The High Court decision lowers the bar for the “sufficiently influenced” test used in the application of the definition of “associate” and distinguishes it from ‘effective control’. While companies with the same boards of directors will not automatically be associates of each other, the relationship between companies and their behaviour needs to be considered to determine if otherwise independent parties have sufficient influence over one another.

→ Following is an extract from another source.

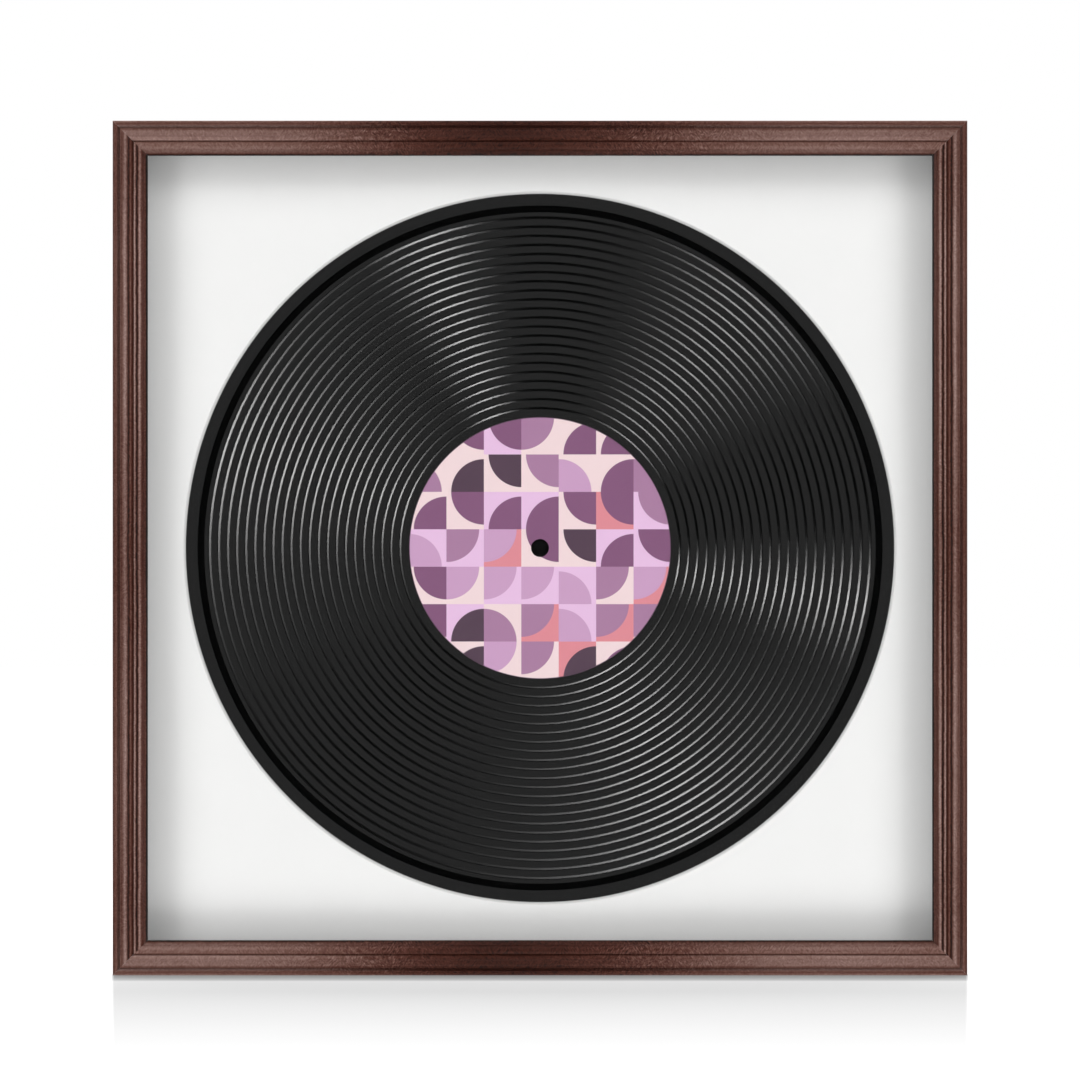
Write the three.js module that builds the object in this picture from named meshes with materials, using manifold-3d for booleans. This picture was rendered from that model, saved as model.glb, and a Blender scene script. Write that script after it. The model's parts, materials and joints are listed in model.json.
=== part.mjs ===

When taking a position on issues of potential dispute in Australia, taxpayers should carefully assess the risk of their position against the actual evidence that will be available to the ATO on review. Board minutes, resolutions and decisions should be documented, as they will often be the first point of reference. Companies should also consider entering into contracts containing the terms of existing relationships with other companies, so if a CFC is deemed to exist, then income may be attributed to the Australian taxpayer giving rise to an unforeseen tax liability.
The legal precedent also has broad application beyond dual-listed structures to stapled structures and joint venture agreements, which often have common boards of directors, common economic ownership and mutuality of interest. Furthermore, it has wide-reaching consequences because the concept of “associate'' is relevant not only to international tax CFC provisions, but a litany of general income tax law measures in Australia, including the thin capitalisation rules, debt-equity regime, employee share scheme provisions, anti-avoidance rules with respect to prepayments, elements of the share buy-back provisions, non-portfolio interest test and withholding tax rules.
There has been a potentially significant reassessment of the concepts of sufficient influence and associate which appear throughout the tax law. The ATO is expected to issue a Decision Impact Statement and revise current guidance to provide greater clarity on these issues.